The hon. Member for Ealing North asked about the beneficial ownership registry on overseas companies that own or buy property in the UK. As he will know, the Government published a draft Bill. It has gone through prelegislative scrutiny. The process has, for reasons that the House will not need any reminding of or highlighting, been somewhat interrupted over the past year, but the Government plan to introduce the Bill in due course, so I reassure him on that point.
The hon. Gentleman raised the question about minimum corporate taxation. He should know that the Government have been, as I said, in the international vanguard in trying to drive change on base erosion and profit shifting, and processes of international tax agreement through the OECD. We were also in the vanguard of delivering the creation, originally, of the G20 commitments for a comprehensive global solution to this issue, based on two pillars, and we are leading the way, during our G7 presidency, on this issue, as the Chancellor has made clear. So we absolutely welcome the renewed commitment that the US Administration have made in this area, which we think is a very important change.

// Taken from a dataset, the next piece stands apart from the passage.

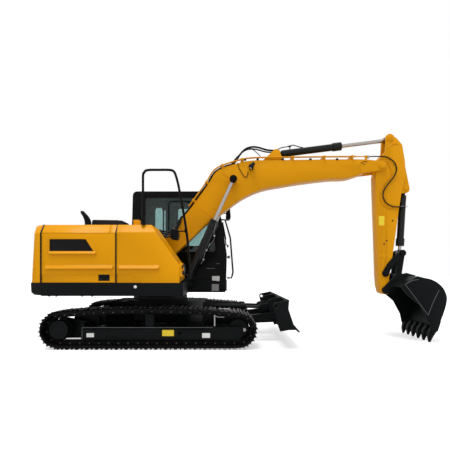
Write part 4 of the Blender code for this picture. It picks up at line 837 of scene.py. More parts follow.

Finally, I turn to the important amendment 77, which was tabled by my right hon. Friend the Member for Sutton Coldfield and the right hon. Member for Barking (Dame Margaret Hodge). My right hon. Friend was right to highlight the importance of eternal vigilance—I absolutely share his view on that—and he was right, as the right hon. Lady was, to talk about the ever-shifting and evolving ways in which some of the malefactors in this area are ceasing to operate, and, of course, that is true. However, if I may say so, he erred in suggesting that the penalty on the enablers—that is to say, a sum equal to the gross fees to be collected in relation—was in any sense modest or small. It is one of the largest charges in the tax system, and because it is a gross fee, it is of course charged on the total amount of income. It is therefore income on which the promoter will have to recognise all their costs, and indeed any profit and any tax they may have paid, so it is actually a fairly formidable penalty.